Here, Plaintiff's motion raises potential grounds for disqualification under Section 455(a) and (b)(1). In these circumstances, “[r]ecusal is not based on the party's subjective view, (citations omitted) and the judge must disqualify himself only if a reasonable person, with knowledge of all the facts, would determine that the judge's impartiality might reasonably be questioned.” Harris v. United States, 2021 WL 3027830 (6th Cir. 2021). Then “[the proponent] has the burden to justify disqualification.” Id. (citing Burley v. Gagacki, 834 F.3d 606, 615-16 (6th Cir. 2016); United States v. Dandy, 998 F.2d 1344, 1349 (6th Cir. 1993); United States v. Adams, 722 F.3d 788, 837 (6th Cir. 2013); Consol. Rail Corp. v. Yashinsky, 170 F.3d 591, 597 (6th Cir. 1999)).
A denial of a motion for recusal is a non-dispositive order. See e.g. Otworth v. Dorwin, 2021 WL 2104499 (6th Cir. 2021) (“We lack jurisdiction to review the magistrate judge's non-dispositive order denying Otworth's motion for recusal because he did not appeal the order to the district court.”); see also DN 10 (referring this case to the undersigned as per 28 U.S.C. § 636(b)(1)(A)); and Fed.R.Civ.P. 72(a) (“When a pretrial matter not dispositive of a party's claim or defense is referred to a magistrate judge to hear and decide, the magistrate judge must promptly conduct the required proceedings and, when appropriate, issue a written order stating the decision.”)

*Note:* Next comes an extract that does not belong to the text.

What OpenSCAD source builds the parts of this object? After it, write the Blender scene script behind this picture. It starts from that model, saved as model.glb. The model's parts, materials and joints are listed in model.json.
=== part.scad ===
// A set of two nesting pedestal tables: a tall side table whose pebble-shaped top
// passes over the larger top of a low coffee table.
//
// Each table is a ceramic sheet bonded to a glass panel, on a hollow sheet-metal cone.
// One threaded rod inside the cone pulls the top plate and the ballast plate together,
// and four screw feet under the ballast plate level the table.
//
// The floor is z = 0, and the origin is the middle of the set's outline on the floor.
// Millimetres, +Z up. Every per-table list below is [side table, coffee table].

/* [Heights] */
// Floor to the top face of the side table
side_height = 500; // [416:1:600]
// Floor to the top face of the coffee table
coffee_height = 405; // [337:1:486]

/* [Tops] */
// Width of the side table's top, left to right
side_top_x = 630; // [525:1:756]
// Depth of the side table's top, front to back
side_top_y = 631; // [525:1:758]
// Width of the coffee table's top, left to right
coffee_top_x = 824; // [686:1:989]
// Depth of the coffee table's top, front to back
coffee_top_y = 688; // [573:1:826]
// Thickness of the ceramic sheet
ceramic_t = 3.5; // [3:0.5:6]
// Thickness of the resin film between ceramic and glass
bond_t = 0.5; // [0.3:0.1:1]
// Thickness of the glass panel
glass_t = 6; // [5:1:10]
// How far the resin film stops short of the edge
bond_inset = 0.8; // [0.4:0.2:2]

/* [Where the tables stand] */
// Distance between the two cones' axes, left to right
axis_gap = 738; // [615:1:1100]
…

The motion before this Court asserts that “Judge King and the Plaintiff do not care for one another” and that “Judge King was clearly biased in favor of one party, and against the Plaintiff' which was “well documented within said [criminal] case” and ”well documented [that] all reasonable objective observers agreed with the Plaintiff.” [Mot. to Recuse, DN 11]. The Sixth Circuit addressed a case with a motion similar to the one filed here. The Sixth Circuit found that “[w]hen the accusation of impartiality ‘springs from the facts adduced or the events occurring at trial,' the accusing party must show that the impartiality was ‘so extreme as to display clear inability to render fair judgment.'” Ericksen v. United States, 711 Fed. App'x 789, 790 (6th Cir. 2018) (quoting Liteky v. United States, 510 U.S. 540, 551 (1994)). The Court also noted that “‘[m]oreover, ‘[i]t has long been regarded as normal and proper for a judge to sit in the same case upon its remand, and to sit in successive trials involving the same defendant.'” Id. The accusations that Plaintiff and the undersigned “do not care for one another,” and that the undersigned “was clearly biased” fail to meet the “extreme” standard provided in Liteky.

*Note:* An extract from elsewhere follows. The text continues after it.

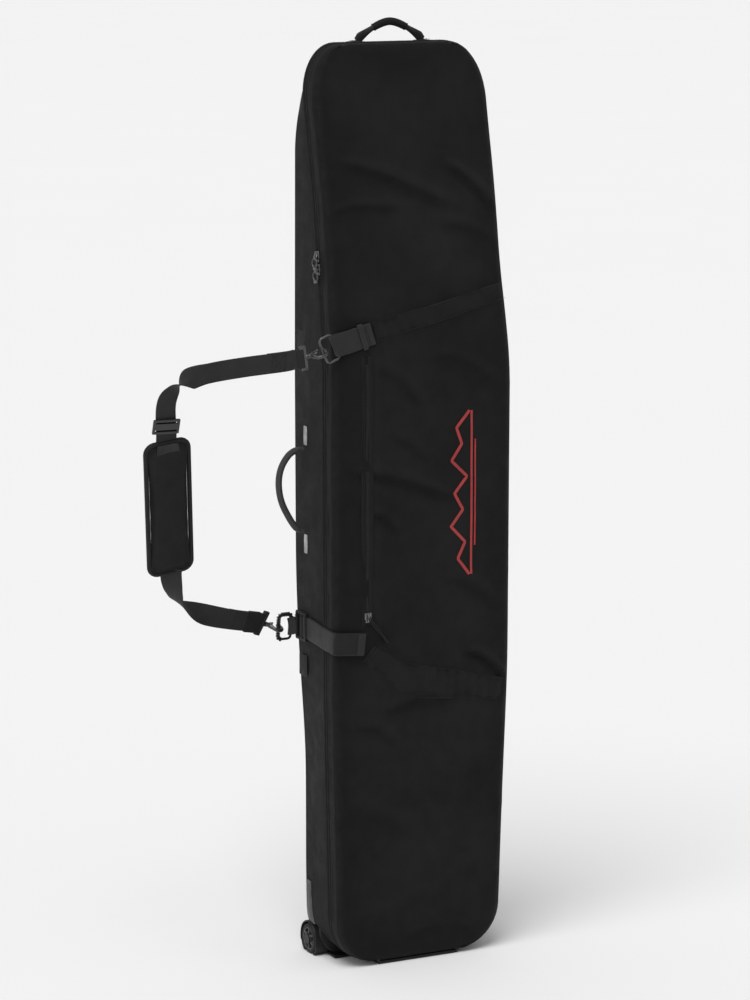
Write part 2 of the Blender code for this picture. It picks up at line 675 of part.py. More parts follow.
def plane_band(name, route, per_span, width, thickness, finish):
    """Webbing lying in the strap's plane along (out, down) points."""
    flat = smooth([Vector(p) for p in route], per_span)
    edges = []
    for k, point in enumerate(flat):
        along = (flat[min(k + 1, len(flat) - 1)] - flat[max(k - 1, 0)]).normalized()
        across = Vector((-along.y, along.x)) * width / 2
        edges.append([in_plane(*(point - across)), in_plane(*(point + across))])
    return band(name, edges, thickness, finish)


def make_shoulder_strap():
    make_ring("strap_ring_upper", RING_UPPER, RING_BAR_UPPER)
    make_ring("strap_ring_lower", RING_LOWER, RING_BAR_LOWER)
    make_hook("upper", RING_UPPER, RING_BAR_UPPER, in_plane(0.0585, 0.0205))
    make_hook("lower", RING_LOWER, RING_BAR_LOWER, in_plane(0.0605, 0.5235))
    plane_band("strap_webbing_upper", UPPER_ROUTE, 3, WEBBING, WEBBING_THICK, "webbing")
    plane_band("strap_webbing_lower", LOWER_ROUTE, 3, WEBBING, WEBBING_THICK, "webbing")
    top, low = in_plane(*PAD_TOP), in_plane(*PAD_LOW)
    down = (low - top).normalized()
    pad = box("shoulder_pad", (PAD_WIDTH, PAD_THICK, (low - top).length - 0.0008), None, "pad_foam", 0.0,
              frame_matrix((top + low) / 2, down.cross(FACING), FACING, -down))
    bevel(pad, 0.005, 2)
    glide = in_plane(*GLIDE_AT) + FACING * (WEBBING_THICK / 2 + GAP + GLIDE_SIZE[2] / 2)
    box("tri_glide", (GLIDE_SIZE[0], GLIDE_SIZE[2], GLIDE_SIZE[1]), None, "moulded_plastic", 0.0012,
        frame_matrix(glide, OUTWARD, FACING, -DOWN))


def main():
    make_shells()
    make_main_zipper()
    make_sliders()
    make_pocket()
    make_compression_straps()
    make_anchor_tabs()
    make_inside()
    make_base()
    make_wheels()
    make_top_handle()
    make_haul_handle()
    make_shoulder_strap()


clear_scene()
PARTS = collection("snowboard_bag")
CUTTERS = collection("cutters")
main()
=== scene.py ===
"""The looks of the wheeled snowboard bag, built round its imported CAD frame. Metres, row frame."""
import json
import math

import bmesh
import bpy
import numpy as np
from mathutils import Matrix, Vector, noise

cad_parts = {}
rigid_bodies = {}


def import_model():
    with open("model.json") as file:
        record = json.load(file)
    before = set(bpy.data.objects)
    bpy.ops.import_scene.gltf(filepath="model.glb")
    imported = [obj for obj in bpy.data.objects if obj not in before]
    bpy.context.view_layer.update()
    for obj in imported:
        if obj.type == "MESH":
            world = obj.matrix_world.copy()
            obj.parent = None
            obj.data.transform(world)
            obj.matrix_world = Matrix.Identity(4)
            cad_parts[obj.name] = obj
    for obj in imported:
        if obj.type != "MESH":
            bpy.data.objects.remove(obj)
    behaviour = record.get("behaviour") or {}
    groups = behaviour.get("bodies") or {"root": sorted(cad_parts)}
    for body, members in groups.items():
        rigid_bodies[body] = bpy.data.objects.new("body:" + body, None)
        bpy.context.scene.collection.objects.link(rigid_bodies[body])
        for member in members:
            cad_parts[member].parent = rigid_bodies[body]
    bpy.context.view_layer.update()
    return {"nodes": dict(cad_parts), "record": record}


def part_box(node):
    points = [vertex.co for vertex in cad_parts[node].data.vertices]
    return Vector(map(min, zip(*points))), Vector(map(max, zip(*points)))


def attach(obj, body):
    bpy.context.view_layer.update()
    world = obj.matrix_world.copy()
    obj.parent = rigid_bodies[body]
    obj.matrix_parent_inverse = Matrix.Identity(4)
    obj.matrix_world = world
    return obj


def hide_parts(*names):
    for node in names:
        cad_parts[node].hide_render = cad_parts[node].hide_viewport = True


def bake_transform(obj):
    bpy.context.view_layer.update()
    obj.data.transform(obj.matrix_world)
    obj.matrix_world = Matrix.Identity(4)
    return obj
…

Because Plaintiffs motion does not include any specific instances, this Court reviewed the record for the prior criminal case referenced in the motion. A review of the record indicates that the undersigned heard bond and bond revocation hearings [5:16-CR-00017, DN 15, 22, 23] and granted multiple motions for extensions of time requested by Plaintiff. [DN 96, 135, 137, 139, 142, 147, 154, 156, 162]. The Sixth Circuit recently noted that in a case where “[Plaintiff]'s claim concerns judicial rulings, [they] ‘almost never constitute a valid basis for a bias or partiality motion.'” Chaplin v. Anderson, 2020 WL 2192553 (6th Cir. 2020) (citing Liteky v. United States, 510 U.S. 540, 555 (1994)); see also Burley v. Gagacki, 834 F.3d 606, 617 (6th Cir. 2016).
Recusal here is not supported by or appropriate under the provisions of 28 U.S.C. § 455. Therefore, Plaintiff's motion is denied.

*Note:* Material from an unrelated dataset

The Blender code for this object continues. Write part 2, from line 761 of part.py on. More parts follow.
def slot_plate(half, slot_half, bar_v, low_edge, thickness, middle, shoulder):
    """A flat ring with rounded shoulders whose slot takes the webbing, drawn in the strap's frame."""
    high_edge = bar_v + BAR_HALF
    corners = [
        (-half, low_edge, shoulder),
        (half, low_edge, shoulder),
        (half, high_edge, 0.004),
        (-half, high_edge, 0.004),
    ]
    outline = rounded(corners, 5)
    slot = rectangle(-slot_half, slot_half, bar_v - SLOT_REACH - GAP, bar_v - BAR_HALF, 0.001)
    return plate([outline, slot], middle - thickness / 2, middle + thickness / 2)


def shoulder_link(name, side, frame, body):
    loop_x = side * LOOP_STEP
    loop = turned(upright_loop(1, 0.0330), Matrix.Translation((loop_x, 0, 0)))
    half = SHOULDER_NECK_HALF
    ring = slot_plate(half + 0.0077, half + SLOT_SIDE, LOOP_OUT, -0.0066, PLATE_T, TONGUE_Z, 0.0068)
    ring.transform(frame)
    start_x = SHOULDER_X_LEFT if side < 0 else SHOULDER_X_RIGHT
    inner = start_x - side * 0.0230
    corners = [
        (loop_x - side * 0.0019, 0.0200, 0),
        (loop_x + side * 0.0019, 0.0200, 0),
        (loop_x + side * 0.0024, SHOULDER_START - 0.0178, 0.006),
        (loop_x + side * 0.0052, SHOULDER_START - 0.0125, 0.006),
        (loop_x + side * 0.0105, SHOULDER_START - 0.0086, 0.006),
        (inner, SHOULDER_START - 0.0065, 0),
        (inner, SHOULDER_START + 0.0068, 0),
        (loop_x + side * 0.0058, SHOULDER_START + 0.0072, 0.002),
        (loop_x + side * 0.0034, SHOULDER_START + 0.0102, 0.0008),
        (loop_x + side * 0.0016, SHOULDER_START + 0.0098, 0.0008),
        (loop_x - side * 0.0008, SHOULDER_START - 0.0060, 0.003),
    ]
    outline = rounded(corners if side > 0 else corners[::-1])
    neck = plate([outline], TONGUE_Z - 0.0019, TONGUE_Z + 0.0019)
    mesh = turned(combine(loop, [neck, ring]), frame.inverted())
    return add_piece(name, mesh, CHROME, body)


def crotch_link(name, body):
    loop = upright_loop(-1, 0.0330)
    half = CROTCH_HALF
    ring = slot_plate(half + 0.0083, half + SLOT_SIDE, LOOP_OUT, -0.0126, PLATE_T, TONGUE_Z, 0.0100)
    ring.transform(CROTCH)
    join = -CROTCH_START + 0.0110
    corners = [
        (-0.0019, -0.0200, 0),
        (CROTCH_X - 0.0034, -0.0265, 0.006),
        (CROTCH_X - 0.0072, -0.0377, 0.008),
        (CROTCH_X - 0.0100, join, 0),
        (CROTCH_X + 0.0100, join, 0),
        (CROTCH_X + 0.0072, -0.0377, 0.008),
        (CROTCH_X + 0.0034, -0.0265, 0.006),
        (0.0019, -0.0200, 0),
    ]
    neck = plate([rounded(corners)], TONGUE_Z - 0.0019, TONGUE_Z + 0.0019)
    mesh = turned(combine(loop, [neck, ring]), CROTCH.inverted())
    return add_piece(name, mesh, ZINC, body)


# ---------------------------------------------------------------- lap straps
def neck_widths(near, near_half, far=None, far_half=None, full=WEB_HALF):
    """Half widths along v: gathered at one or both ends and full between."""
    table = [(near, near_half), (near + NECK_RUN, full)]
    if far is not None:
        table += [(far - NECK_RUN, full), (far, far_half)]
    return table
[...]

Additionally, pro se Plaintiff emailed this Court about this pending motion on Tuesday, September 13, 2022, without copying opposing counsel. This is an unauthorized ex parte communication. As is required in these situations, the unauthorized ex parte communication is attached to this order and Defendants have the opportunity to request to respond to Plaintiff's ex parte communication. Adams v. Naphcare, Inc., 2016 WL 6699136 (E.D. Va. 2016); BB Online UK Ltd. v. 101domain, Inc., 2014 WL 6980566 (S.D. Cal. 2014); Eleanora J. Dietlein Trust v. Amer. Home Mort. Inv. Corp., 2014 WL 911121 (D. Nev. 2014); Lopez by Ilarrava v. CSX Trans., Inc., 2021 WL 3682905 (W.D. Pa. 2021); U.S. v. Freeman, 2011 WL 2669664 (E.D. Mich. 2011) (As each of these courts explained, a judge “should not . . . permit[] or consider ex parte communications or consider other communications concerning a pending or impending matter that are made outside the presence of the parties or their lawyers. If a judge receives an unauthorized ex parte communication bearing on the substance of a matter, the judge should promptly notify the parties of the subject matter of the communication and allow the parties an opportunity to respond, if requested.”)
Accordingly, IT IS HEREBY ORDERED that pro se Plaintiff's Motion to Recuse (DN 11) is DENIED.
IT IS FURTHER ORDERED that pro se Plaintiff is to refrain from further unauthorized ex parte communications.